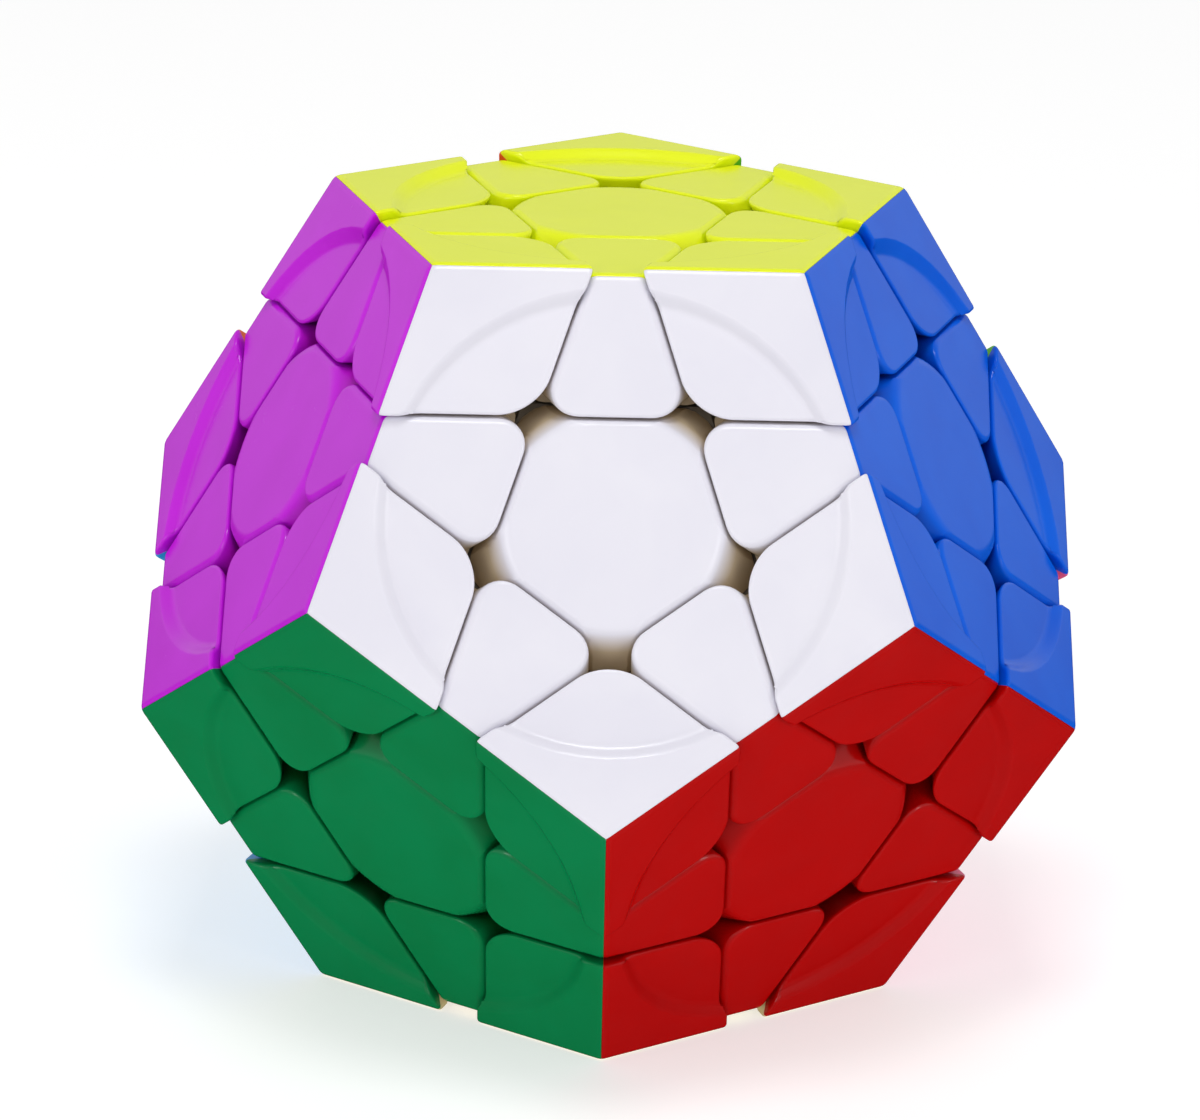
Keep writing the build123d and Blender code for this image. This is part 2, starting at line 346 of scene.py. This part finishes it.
def edgeBlock(axes, ends, uprightRadius, uprightSteps, inset=0.0):
    spec = edgeTile
    bpy.ops.object.select_all(action="DESELECT")
    middle = spec["blockSize"] / 2 + puzzle["blockFoot"]
    bpy.ops.mesh.primitive_cube_add(size=spec["blockSize"], location=(0, 0, middle))
    block = startMesh("edgeTile")
    for axis in axes:
        keepBelow(axis, lowHeight)
        keepBeyond(axis, beyondCut + inset)
    for end in ends:
        keepOutOfLayer(end, Vector((0, 0, 1)), inset)
    keepBeyond(Vector((0, 0, 1)), spec["underside"] + inset)

    def ridge(first, second, normals):
        return all(facesAlong(normals, a) for a in axes)

    def upright(first, second, normals):
        return facesAlong(normals, -axes[1]) and any(facesAlong(normals, end) for end in ends)

    roundEdges(block, ridge, puzzle["ridgeRadius"] * math.tan(faceAngle / 2), puzzle["ridgeSteps"])
    lengthBack = math.tan(math.pi / 2 - faceAngle / 2)     # as above, for the supplement of that angle
    roundEdges(block, upright, uprightRadius * lengthBack, uprightSteps)
    return block


def makeEdgeTile():
    spec = edgeTile
    axes = [leaning(edgeTilt, 0), leaning(edgeTilt, 180)]
    ends = [leaning(math.pi / 2 - edgeTilt, 90), leaning(math.pi / 2 - edgeTilt, 270)]
    seam = Vector((-1, 0, 0))
    ledge = edgeBlock(axes, ends, puzzle["ledgeRadius"], puzzle["ledgeSteps"], puzzle["ledgeInset"])
    keepBelow(axes[0], ledgeHeight)
    tile = edgeBlock(axes, ends, spec["uprightRadius"], spec["uprightSteps"])
    for obj, inset in ((ledge, puzzle["ledgeInset"]), (tile, 0)):
        workOn(obj)
        keepBelow(seam, -inset)
    combine(tile, ledge, "UNION")
    seamCount = roundTop(tile, axes[0], [seam])
    print("edge tile:", seamCount, "seam edges,", len(tile.data.polygons), "faces")
    finishSurface(tile)
    return tile


# the centre cap is made once, with its face on +Z
centreCap = {
    "segments": 160,
    # outline from the flat top outwards and down, in mm: radius and drop below the low level
    "outline": [(9.5, 0.0), (9.85, 0.02), (10.2, 0.09), (10.5, 0.22), (10.76, 0.42), (11.0, 0.70),
                (11.6, 1.48), (12.6, 2.85), (13.6, 4.3), (14.5, 5.8), (15.4, 7.6), (16.0, 9.0)],
    "flatRimRadius": 0.45 * mm,
    "flatRimSteps": 4,
    "blockSize": 50 * mm,            # block that the five flats are cut from
    "underside": 1 * mm,             # the cap ends this far above the foot of the outline
    "lift": 0.012 * mm,              # keeps the two top planes apart while the two shapes are combined
}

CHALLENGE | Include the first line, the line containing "return tile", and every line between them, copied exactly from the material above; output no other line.

CORRECT ANSWER |
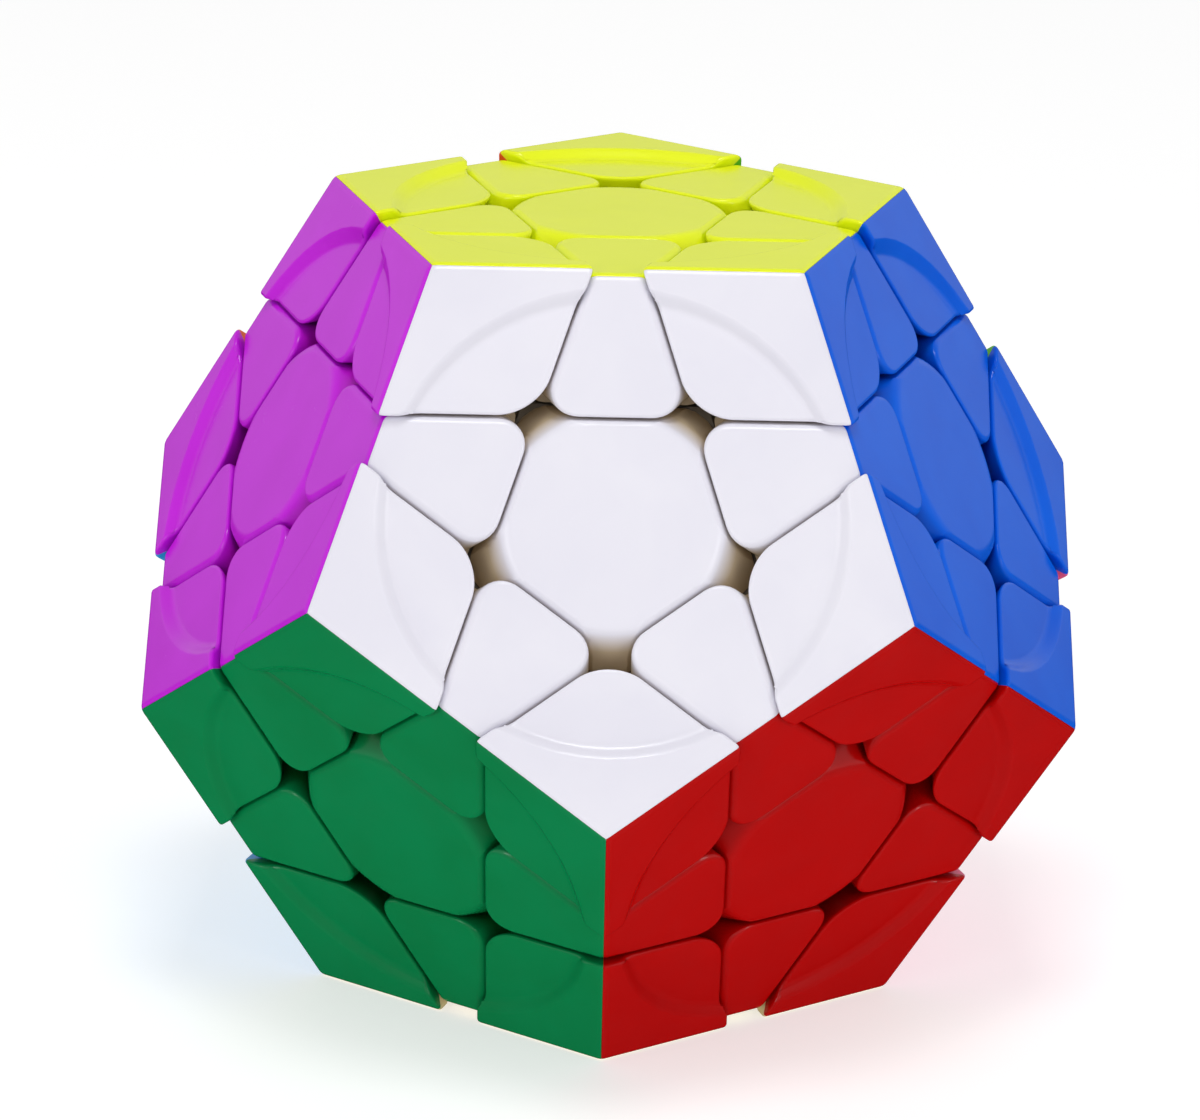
Keep writing the build123d and Blender code for this image. This is part 2, starting at line 346 of scene.py. This part finishes it.
def edgeBlock(axes, ends, uprightRadius, uprightSteps, inset=0.0):
    spec = edgeTile
    bpy.ops.object.select_all(action="DESELECT")
    middle = spec["blockSize"] / 2 + puzzle["blockFoot"]
    bpy.ops.mesh.primitive_cube_add(size=spec["blockSize"], location=(0, 0, middle))
    block = startMesh("edgeTile")
    for axis in axes:
        keepBelow(axis, lowHeight)
        keepBeyond(axis, beyondCut + inset)
    for end in ends:
        keepOutOfLayer(end, Vector((0, 0, 1)), inset)
    keepBeyond(Vector((0, 0, 1)), spec["underside"] + inset)

    def ridge(first, second, normals):
        return all(facesAlong(normals, a) for a in axes)

    def upright(first, second, normals):
        return facesAlong(normals, -axes[1]) and any(facesAlong(normals, end) for end in ends)

    roundEdges(block, ridge, puzzle["ridgeRadius"] * math.tan(faceAngle / 2), puzzle["ridgeSteps"])
    lengthBack = math.tan(math.pi / 2 - faceAngle / 2)     # as above, for the supplement of that angle
    roundEdges(block, upright, uprightRadius * lengthBack, uprightSteps)
    return block


def makeEdgeTile():
    spec = edgeTile
    axes = [leaning(edgeTilt, 0), leaning(edgeTilt, 180)]
    ends = [leaning(math.pi / 2 - edgeTilt, 90), leaning(math.pi / 2 - edgeTilt, 270)]
    seam = Vector((-1, 0, 0))
    ledge = edgeBlock(axes, ends, puzzle["ledgeRadius"], puzzle["ledgeSteps"], puzzle["ledgeInset"])
    keepBelow(axes[0], ledgeHeight)
    tile = edgeBlock(axes, ends, spec["uprightRadius"], spec["uprightSteps"])
    for obj, inset in ((ledge, puzzle["ledgeInset"]), (tile, 0)):
        workOn(obj)
        keepBelow(seam, -inset)
    combine(tile, ledge, "UNION")
    seamCount = roundTop(tile, axes[0], [seam])
    print("edge tile:", seamCount, "seam edges,", len(tile.data.polygons), "faces")
    finishSurface(tile)
    return tile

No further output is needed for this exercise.